[Object data in JSON]
▬▬▬▬▬▬
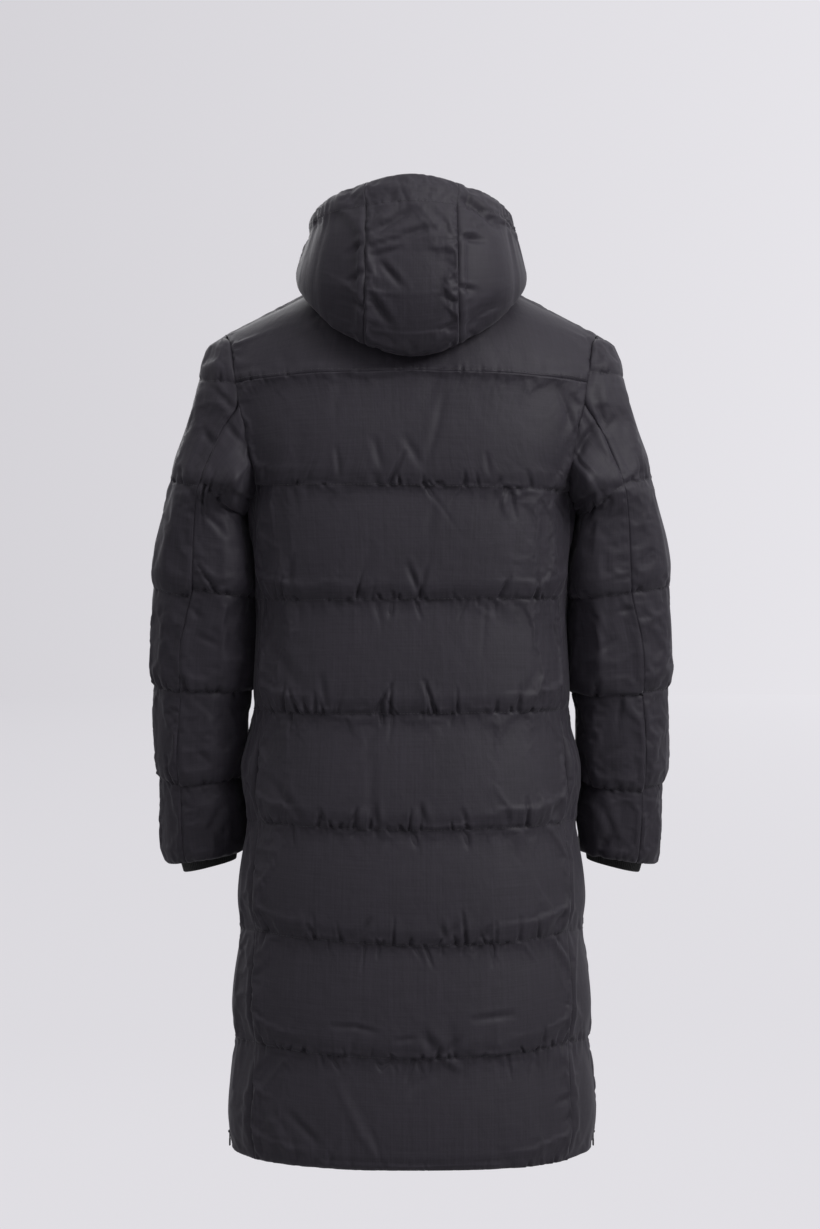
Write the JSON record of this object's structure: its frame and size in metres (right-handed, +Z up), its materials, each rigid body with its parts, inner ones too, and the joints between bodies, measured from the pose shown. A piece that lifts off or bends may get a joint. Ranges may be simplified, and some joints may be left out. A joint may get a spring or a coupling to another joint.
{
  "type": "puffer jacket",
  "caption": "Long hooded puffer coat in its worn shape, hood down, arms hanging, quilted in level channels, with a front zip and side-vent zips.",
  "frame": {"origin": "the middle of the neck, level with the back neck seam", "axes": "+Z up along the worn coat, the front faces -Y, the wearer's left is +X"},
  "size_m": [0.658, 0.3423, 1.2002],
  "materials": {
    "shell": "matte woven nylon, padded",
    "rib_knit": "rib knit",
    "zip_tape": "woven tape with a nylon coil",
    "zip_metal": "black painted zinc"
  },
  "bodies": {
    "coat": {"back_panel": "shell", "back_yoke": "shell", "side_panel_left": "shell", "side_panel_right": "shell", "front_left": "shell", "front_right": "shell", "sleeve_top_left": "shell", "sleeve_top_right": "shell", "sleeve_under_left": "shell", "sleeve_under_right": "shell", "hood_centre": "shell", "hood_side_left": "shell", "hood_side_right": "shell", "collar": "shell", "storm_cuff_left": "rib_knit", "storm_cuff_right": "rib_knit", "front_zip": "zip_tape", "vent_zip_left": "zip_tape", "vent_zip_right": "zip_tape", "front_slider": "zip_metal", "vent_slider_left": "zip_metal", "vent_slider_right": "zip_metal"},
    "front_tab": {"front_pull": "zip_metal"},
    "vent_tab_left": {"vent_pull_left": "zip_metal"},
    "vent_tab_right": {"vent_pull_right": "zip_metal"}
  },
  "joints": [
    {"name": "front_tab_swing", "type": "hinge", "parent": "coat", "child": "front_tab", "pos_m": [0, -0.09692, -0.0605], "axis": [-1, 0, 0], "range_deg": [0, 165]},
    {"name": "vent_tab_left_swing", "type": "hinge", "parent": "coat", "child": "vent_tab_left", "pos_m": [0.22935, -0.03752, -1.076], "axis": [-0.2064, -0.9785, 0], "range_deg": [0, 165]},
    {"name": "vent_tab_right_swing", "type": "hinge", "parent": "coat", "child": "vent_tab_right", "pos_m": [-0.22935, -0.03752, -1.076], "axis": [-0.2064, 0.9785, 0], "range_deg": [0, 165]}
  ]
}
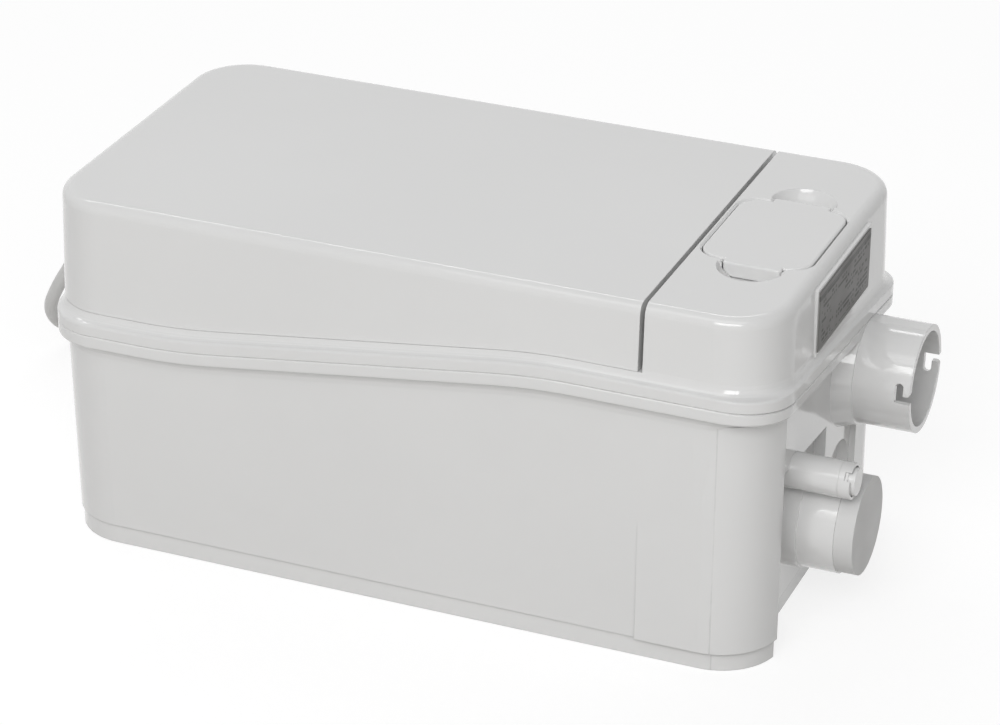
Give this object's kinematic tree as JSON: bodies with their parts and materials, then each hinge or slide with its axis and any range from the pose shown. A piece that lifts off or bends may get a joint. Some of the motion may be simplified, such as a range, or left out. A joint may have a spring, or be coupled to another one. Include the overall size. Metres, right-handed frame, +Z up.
▬▬▬▬▬▬
> **INSTRUCTION**
Working from the entries above, return all lines that contain "joints".

> **ANSWER IN FULL**
Write the JSON record of this object's structure: its frame and size in metres (right-handed, +Z up), its materials, each rigid body with its parts, inner ones too, and the joints between bodies, measured from the pose shown. A piece that lifts off or bends may get a joint. Ranges may be simplified, and some joints may be left out. A joint may get a spring or a coupling to another joint.
  "joints": [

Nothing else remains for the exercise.